Meyers went into business in the early years with his monocoque buggy design, but soon came to the conclusion that it was much too expensive, and looked into further utilizing VW components to lower costs. It was then that the Manx came to be based on a VW pan, shortened 14-1/2 inches for improved maneuvering. With favorable coverage Hot Rod magazine and a win in the 1967 Mexican 1000, the Manx became an overnight sensation, and Meyers' small operation was inundated with orders. B. F. Meyers and Co. built some 6,000 Mk I Manx buggies along with several other models into 1970, but the overnight explosion of buggy competitors began to take a toll on the business, and the company had closed by 1971.

But it became clear that the fiberglass beach buggy had become a cultural icon, representing freedom and fun the world over, with the Manx at the center of it all. So Meyers opened Meyers Manx, Inc. in 2000 and began producing buggy kits once more. A designer at heart and not willing to rest on his laurels, Meyers designed new kits to run alongside the Classic Manx, including purpose-built off-roaders like the Manxter DualSport, along with modernized buggies like the Kick-Out S.S., proving to the world that great designers never stop their work.

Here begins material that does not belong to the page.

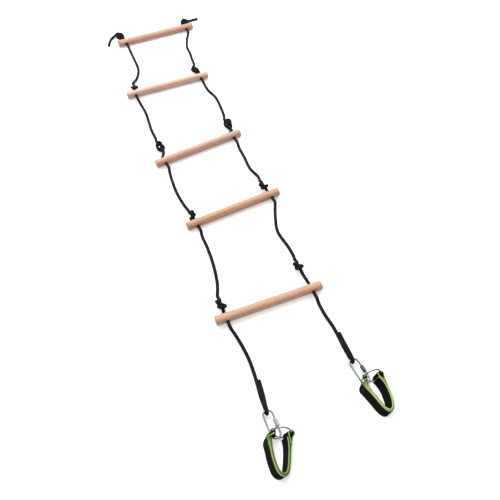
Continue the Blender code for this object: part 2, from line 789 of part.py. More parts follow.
def strap_lines(side):
    """Centre lines of the webbing, folded round the ring and lapped back on
    itself at both ends, and of the padding inside it."""
    loop = spline(STRAP_LOOPS[side])
    normals = flat_normals(loop)
    middle = len(loop) // 2
    left_lap, left_bend = fold_and_lap("left", loop[:middle], normals[:middle])
    right_lap, right_bend = fold_and_lap("right", loop[middle:][::-1], normals[middle:][::-1])
    web = np.vstack([left_lap[:-1], spline(left_bend), loop,
                     np.vstack([right_lap[:-1], spline(right_bend)])[::-1]])
    keep = [0]
    for i in range(1, len(web)):
        if np.linalg.norm(web[i] - web[keep[-1]]) > 1.8:
            keep.append(i)

    # padding: beside the lap near the ring, then beside the webbing itself
    offset = WEB_THICK / 2 + LAYER_GAP + PAD_THICK / 2
    left_end = pad_end(side, "left", np.vstack([left_lap, left_bend[1:2]]), offset + 0.15)
    right_end = pad_end(side, "right", np.vstack([right_lap, right_bend[1:2]]), offset + 0.15)
    beside_web = (loop + normals * offset)[loop[:, 1] > LAP_END + 12.0]
    pad = np.vstack([left_end[::-1], beside_web, right_end])
    return web[keep], relax(resample_by(pad, 5.0), 1, 1, rounds=2)


def build_strap(side, mats):
    """Webbing outside, padding within it, lining innermost."""
    axis = add_axis(f"{side}_strap_axis", ring_frame(side)[0])
    web, pad = strap_lines(side)
    build_ribbon(side, "webbing", web, mats["webbing"], axis, thick=WEB_THICK)
    build_ribbon(side, "pad", pad, mats["padding"], axis, thick=PAD_THICK, grow=PAD_OVERHANG)
    build_ribbon(side, "lining", pad, mats["lining"], axis, thick=LINING_THICK,
                 offset=PAD_THICK / 2 + LAYER_GAP + LINING_THICK / 2, grow=-LINING_INSET)


# ----------------------------------------------------------------- the ladder


def build_step(number, mats):
    """A rung and its two rope lengths.  Their hinge axis runs beside the rung,
    through the place where both ropes leave it on its strap side."""
    centre, _, ahead = rung_frame(number)
    hinge = centre - ahead * BEND_BEFORE
    axis = add_axis(f"fold_axis_{number}", hinge)
    build_rung(number, mats["wood"], axis)
    for side in SIDES:
        build_rope_step(side, number, mats["rope"], hinge, axis)


def build_anchor(side, mats):
    """Everything on one side between rung 5 and the strap loop's far end."""
    hinge = hole_at(side, 5) - rung_frame(5)[2] * BEND_BEFORE
    axis = add_axis(f"{side}_lead_axis", hinge)
    build_lead(side, mats["rope"], hinge, axis)
    build_stitching(side, mats["thread"], hinge, axis)
    eye, _, _ = eye_frame(side)
    build_link(side, eye, mats)
    build_ring(side, eye, mats["steel"])
    build_strap(side, mats)


def main():
    for obj in list(bpy.data.objects):
        bpy.data.objects.remove(obj)
    mats = make_materials()
    for number in RUNGS:
        build_step(number, mats)
    for side in SIDES:
        build_anchor(side, mats)


main()
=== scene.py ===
"""Rope ladder with five wooden rungs, lying flat on a studio floor.

The layout is in millimetres: rungs lie along X, rung 1 furthest towards +Y and rung 5
nearest to -Y.  "Left" is the -X side and "right" the +X side.  One black rope on each
side runs through all rungs, with an overhand knot on the +Y side of each.  Beyond
rung 5, towards -Y, each rope ends in a stitched eye holding a quick link, a wire ring
and a padded strap loop.
"""
import math

import bpy
import numpy as np
from mathutils import Matrix, Vector

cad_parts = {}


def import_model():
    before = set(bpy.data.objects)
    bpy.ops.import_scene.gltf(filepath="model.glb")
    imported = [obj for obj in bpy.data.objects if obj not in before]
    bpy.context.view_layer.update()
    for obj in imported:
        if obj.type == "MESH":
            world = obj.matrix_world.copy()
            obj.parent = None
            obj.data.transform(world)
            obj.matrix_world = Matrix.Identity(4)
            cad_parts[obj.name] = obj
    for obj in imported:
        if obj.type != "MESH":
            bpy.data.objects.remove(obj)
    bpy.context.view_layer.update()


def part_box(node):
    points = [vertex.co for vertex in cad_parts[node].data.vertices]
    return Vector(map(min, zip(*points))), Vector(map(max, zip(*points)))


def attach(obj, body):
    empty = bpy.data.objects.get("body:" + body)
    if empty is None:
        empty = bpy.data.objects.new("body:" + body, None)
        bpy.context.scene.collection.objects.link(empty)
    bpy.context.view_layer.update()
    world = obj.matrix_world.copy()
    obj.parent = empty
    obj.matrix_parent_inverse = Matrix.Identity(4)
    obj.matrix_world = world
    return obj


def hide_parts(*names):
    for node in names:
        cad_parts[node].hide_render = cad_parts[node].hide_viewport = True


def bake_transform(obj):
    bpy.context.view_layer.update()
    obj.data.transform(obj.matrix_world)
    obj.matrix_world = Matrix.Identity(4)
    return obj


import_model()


BOTH = ("left", "right")
UP = np.array([0, 0, 1.0])

# ---------------------------------------------------------------------------
# layout dimensions, mm and degrees
# ---------------------------------------------------------------------------
MM = 0.001
FLOOR_GAP = 0.3                    # between the floor and what lies on it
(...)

At 94 years of age, Meyers and his wife Winnie has remained champions of the brand and heavily involved in the air-cooled hobby to this day, but there comes a time to pass the torch. Meyers struck a deal with Trousdale Ventures, forming Meyers Manx, LLC for the purpose of creating a new generation of dune buggies. Trousdale’s chairman, Phillip Sarofim, is allegedly a well-known car guy, and named Freeman Thomas chief executive and chief creative officer of the company. Thomas is also a petrolhead who has four decades of experience in the auto industry with VW, Porsche, Audi and Chrysler on his resume.

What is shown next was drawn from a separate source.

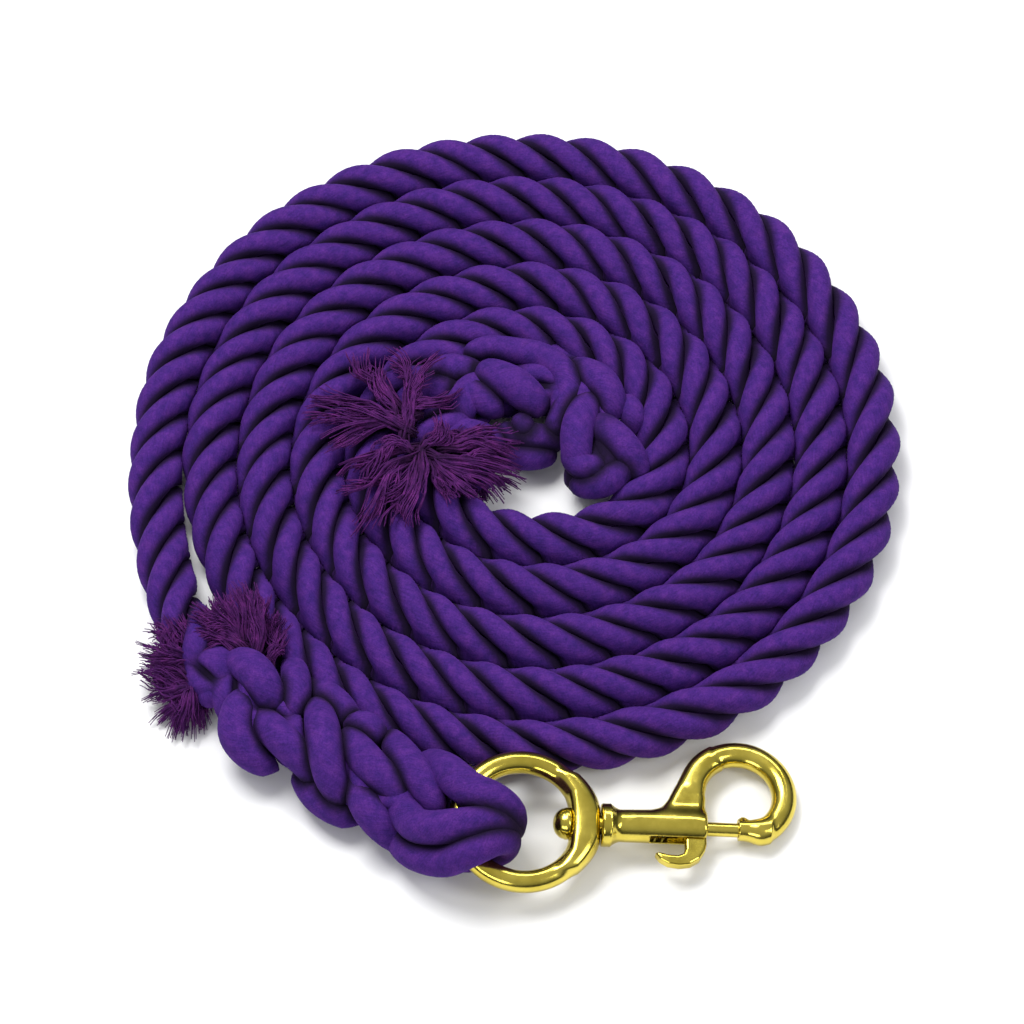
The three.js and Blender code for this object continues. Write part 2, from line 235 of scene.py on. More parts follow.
def tube_mesh(name, tubes):
    """One mesh of closed tubes. Each is (rings of points, distances along, painted shade, own number)."""
    vertices, faces, u_values, v_values, painted_shades = [], [], [], [], []
    first = 0
    for rings, along, painted_shade, number in tubes:
        count, sides = rings.shape[:2]
        vertices.append(rings.reshape(-1, 3))
        painted_shades.append(np.broadcast_to(painted_shade, (count, sides)).reshape(-1))
        index = first + np.arange(count * sides).reshape(count, sides)
        after = np.roll(index, -1, axis=1)
        quads = np.stack([index[:-1], after[:-1], after[1:], index[1:]], -1).reshape(-1, 4)
        faces.append(quads)
        corner = np.arange(sides) / sides - 0.5
        girth = np.linalg.norm(rings - np.roll(rings, -1, axis=1), axis=2).sum(1)[:, None]
        u = corner[None] * girth.mean() + number
        u_next = u + girth.mean() / sides
        v = np.broadcast_to(np.asarray(along)[:, None], (count, sides))
        u = np.broadcast_to(u, (count, sides))
        u_next = np.broadcast_to(u_next, (count, sides))
        u_values.append(np.stack([u[:-1], u_next[:-1], u_next[1:], u[1:]], -1).reshape(-1))
        v_values.append(np.stack([v[:-1], v[:-1], v[1:], v[1:]], -1).reshape(-1))
        first += count * sides
    quads = np.concatenate(faces)
    ends = []
    start = 0
    for rings, _, _, _ in tubes:
        count, sides = rings.shape[:2]
        ends.append(list(range(start + sides - 1, start - 1, -1)))
        ends.append(list(range(start + (count - 1) * sides, start + count * sides)))
        start += count * sides
    mesh = bpy.data.meshes.new(name)
    mesh.from_pydata(np.concatenate(vertices).tolist(), [], quads.tolist() + ends)
    uv = mesh.uv_layers.new(name="Strand")
    flat = np.zeros((len(mesh.loops), 2), np.float32)
    flat[:len(quads) * 4, 0] = np.concatenate(u_values)
    flat[:len(quads) * 4, 1] = np.concatenate(v_values)
    uv.data.foreach_set("uv", flat.ravel())
    # The painted shade of each point, which the cotton material mixes into its colour.
    depth = mesh.attributes.new("painted_shade", "FLOAT", "POINT")
    depth.data.foreach_set("value", np.concatenate(painted_shades).astype(np.float32))
    mesh.polygons.foreach_set("use_smooth", [True] * len(mesh.polygons))
    mesh.update()
    return mesh


around = (np.arange(ring_sides) / ring_sides - 0.5) * 2 * math.pi
# Painted shade on each strand's sides, where it meets the next: it starts this far round from the crest and
# is full this much farther on.
crease_shade_starts, crease_shade_fades = math.radians(54), math.radians(44)  # from a strand's crest
rope_crease_shade = smooth((np.abs(around) - crease_shade_starts) / crease_shade_fades)[None]
pressed = strand_section(around, strand_offset, strand_radius)

# Where turns lie side by side, the cotton is pressed flat and fills the hollows under its middle.
hollow_top, hollow_bottom = 12, 65  # degrees above and below the rope's middle
hollow_depth = 0.0046  # nothing nearer than this to the rope's axis is moved
from_middle = rope_line - coil_middle
rope_turn = np.unwrap(np.arctan2(from_middle[:, 1], -from_middle[:, 0])) / (2 * math.pi)
half_pitch = (coil_pitch - np.array([[lean_at(turn)] for turn in rope_turn])) / 2 + 0.0001
turn_inside = smooth((rope_turn + 0.1) / 0.05) * smooth((coil_turns - 0.9 - rope_turn) / 0.05)
turn_outside = smooth((rope_turn - 1) / 0.05) * smooth((coil_turns + 0.05 - rope_turn) / 0.05)


def pressed_sides(rings):
    from_axis = rings - rope_line[:, None]
    out = (from_axis * rope_out[:, None]).sum(2)
    up = (from_axis * rope_up[:, None]).sum(2)
    beside = np.where(out > 0, turn_outside[:, None], turn_inside[:, None])
    away = np.hypot(out, up)
    below = np.degrees(np.arctan2(-up, np.abs(out)))
    low = smooth((below + hollow_top) / 15) * smooth((hollow_bottom - below) / 20)
    low = low * smooth((away - hollow_depth) / 0.0012)
    grown = 1 + beside * low * np.maximum(0, half_pitch - away) / np.maximum(away, 0.001)
    out, up = out * grown, up * grown
    limit = half_pitch + 0.002 * (1 - beside)
    out = np.clip(out, -limit, limit)
    rings = rope_line[:, None] + out[..., None] * rope_out[:, None] + up[..., None] * rope_up[:, None]
    rings[..., 2] = np.maximum(rings[..., 2], floor_gap)
    return rings


# Painted shade between a splice's strands: it starts this near the splice's axis and is full this much
# nearer.
splice_shade_starts, splice_shade_fades = 0.0099, 0.0026


def splice_crease_shade(rings, middle):
    """Painted shade between a splice's strands, which is where the surface lies near its middle."""
    away = np.linalg.norm(rings - middle[:, None], axis=2)
    return smooth((splice_shade_starts - away) / splice_shade_fades)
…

To put it best, we’ll leave you with this message from Bruce and Winnie on the transition:

“It is with great pleasure and happiness that Winnie and I would like to introduce you to the new future of Meyers Manx. Maintaining the old and introducing the new is what lies ahead. We feel that Meyers Manx LLC can and will do just that! With faith in their desire to continue our legacy, the future will be brighter, happier, sunnier than ever, a wonderful rebirth for what we have created.”